Robinson was famously a Republican, of course - but more of the Rockefeller variety, and he destroyed William F. Buckley on his own Firing Line program in 1964 by arguing forcefully (and accurately) that the John Birch wing of the party was dominated by racists. The former Dodger remembered the encounter with pride: "A man who prides himself on coming out of verbal battle cool, smiling, and victorious, he lost his calm, became snappish and irritated, and, when the show was over and everyone else was shaking hands, got up and strode angrily out of the studio."

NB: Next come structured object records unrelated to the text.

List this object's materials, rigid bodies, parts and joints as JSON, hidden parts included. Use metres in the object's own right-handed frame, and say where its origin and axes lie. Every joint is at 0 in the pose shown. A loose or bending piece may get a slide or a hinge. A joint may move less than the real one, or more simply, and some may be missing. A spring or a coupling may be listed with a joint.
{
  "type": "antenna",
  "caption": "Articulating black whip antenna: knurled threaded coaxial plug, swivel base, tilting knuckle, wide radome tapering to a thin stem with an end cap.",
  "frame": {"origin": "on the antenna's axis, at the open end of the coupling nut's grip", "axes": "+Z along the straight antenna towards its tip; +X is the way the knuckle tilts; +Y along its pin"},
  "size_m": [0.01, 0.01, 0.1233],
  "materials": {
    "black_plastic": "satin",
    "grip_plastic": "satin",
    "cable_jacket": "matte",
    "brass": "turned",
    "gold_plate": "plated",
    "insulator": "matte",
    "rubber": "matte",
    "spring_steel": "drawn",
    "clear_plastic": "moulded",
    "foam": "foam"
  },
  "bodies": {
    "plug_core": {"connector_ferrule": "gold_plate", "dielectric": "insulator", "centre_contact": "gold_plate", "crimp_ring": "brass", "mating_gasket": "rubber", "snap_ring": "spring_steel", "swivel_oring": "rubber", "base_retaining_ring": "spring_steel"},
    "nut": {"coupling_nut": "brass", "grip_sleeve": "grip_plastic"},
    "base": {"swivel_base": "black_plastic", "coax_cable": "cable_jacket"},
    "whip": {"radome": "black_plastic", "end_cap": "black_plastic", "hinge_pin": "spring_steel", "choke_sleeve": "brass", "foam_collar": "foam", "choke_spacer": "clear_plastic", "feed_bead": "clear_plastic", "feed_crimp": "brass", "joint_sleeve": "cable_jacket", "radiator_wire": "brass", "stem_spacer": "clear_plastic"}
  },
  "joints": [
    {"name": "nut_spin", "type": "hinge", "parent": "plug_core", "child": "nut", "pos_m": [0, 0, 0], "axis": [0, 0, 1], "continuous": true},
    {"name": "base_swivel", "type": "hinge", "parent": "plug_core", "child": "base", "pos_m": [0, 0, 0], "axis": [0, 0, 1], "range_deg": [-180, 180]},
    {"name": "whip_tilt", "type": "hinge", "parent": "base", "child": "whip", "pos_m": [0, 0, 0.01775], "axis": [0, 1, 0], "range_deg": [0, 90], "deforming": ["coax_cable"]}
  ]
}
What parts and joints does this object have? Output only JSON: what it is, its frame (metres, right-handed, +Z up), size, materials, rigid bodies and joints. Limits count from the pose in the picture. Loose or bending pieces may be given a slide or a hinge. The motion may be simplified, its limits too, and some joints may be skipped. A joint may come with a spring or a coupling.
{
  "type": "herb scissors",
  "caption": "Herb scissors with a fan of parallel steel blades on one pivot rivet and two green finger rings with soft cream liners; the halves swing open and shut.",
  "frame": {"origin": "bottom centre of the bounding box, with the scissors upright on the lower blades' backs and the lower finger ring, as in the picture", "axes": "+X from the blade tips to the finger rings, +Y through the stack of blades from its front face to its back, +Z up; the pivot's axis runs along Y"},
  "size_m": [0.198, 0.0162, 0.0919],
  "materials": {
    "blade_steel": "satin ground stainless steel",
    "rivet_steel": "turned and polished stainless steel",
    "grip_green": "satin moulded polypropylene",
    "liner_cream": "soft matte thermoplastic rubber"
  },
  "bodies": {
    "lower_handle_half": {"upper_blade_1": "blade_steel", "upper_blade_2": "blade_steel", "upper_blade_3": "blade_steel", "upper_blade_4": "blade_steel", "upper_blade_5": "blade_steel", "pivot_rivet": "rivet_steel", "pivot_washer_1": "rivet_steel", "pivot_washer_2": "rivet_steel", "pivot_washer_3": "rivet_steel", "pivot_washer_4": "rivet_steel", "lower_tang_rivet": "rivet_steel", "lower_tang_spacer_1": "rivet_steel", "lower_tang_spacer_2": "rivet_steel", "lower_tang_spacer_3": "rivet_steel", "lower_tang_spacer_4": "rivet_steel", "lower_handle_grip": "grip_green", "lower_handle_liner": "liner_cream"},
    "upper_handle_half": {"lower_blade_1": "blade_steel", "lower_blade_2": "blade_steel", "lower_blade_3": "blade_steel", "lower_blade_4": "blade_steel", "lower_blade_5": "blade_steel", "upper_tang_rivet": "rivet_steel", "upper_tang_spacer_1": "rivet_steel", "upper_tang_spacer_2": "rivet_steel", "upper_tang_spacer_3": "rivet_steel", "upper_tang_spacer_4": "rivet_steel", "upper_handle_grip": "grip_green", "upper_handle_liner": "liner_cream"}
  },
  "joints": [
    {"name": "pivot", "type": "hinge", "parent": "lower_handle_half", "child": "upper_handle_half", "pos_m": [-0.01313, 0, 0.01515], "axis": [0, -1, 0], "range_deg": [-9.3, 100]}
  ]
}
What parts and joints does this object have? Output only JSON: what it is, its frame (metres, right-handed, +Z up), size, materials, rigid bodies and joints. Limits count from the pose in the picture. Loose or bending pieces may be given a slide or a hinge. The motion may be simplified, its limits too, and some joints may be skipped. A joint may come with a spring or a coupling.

April 15th was the day Jackie Robinson broke the color barrier, but the entire 1947 season was his long trial, and into retirement he continued to civil rights and tolerance in tough but civil discourse. As his widow spoke about his legacy in Queens to a crowd of Mets fan that included my son (who reveres Jackie Robinson as his hero and raced down the aisle to snap a shot of Mrs. Robinson on the field) the recalcitrant and long-growing roots of American intolerance sent up a few shoots into the spring sun shine. You probably saw some of the "Tea Party" signs, and reached for your trusty weed-wacker (or felt the sudden need for a shower):

  • "Wake Up! Fresh Prince of Belair (sic) is Destroying Us -- Stop Drinking the Red Koolaid."
  • Obama's Plan: White Slavery
  • Somewhere in Kenya a Village is Missing itsw Idiot
  • The American Taxpayers are the Jews for Obama's Ovens
  • Obama Socialist Pig

Ostensibly an anti-tax movement in the long tradition of anti-tax movements in this country, yesterday's pathetic teafest was in reality just an excuse to vent: frustration at the failure of the conservative movement and the end of Reagan revolution, anger at the incompetence of the Republican leadership and the rise of the Democrats, some legitimate frustration with massive corporate bailouts - and a whole lotta good old-fashioned Confederate flag-waving American intolerance, keyed to the inescapable fact that the President of the United States is not a white man.

[...]
I don't think Jackie Robinson would be particularly surprised that one corner of mainstream Republican political action is still driven by intolerance. I do think he'd be gratified how that small that hate-driven movement is.

Baseball's "corporate business plans and steroid-damaged product." I love it! Wish I'd said that.

There's more at the link, including a Nate Silver link. I've been wondering for two days how to couple Nate Silver's wonderful neologism "Radio Republicans" with the teaparty tantrums. Tom Watson did it perfectly, contrasting the smallness of their gestures with the timeless impact of a truly great American hero. And if his essay is an ice cream sundae, the Nate Silver link is a cherry on the top.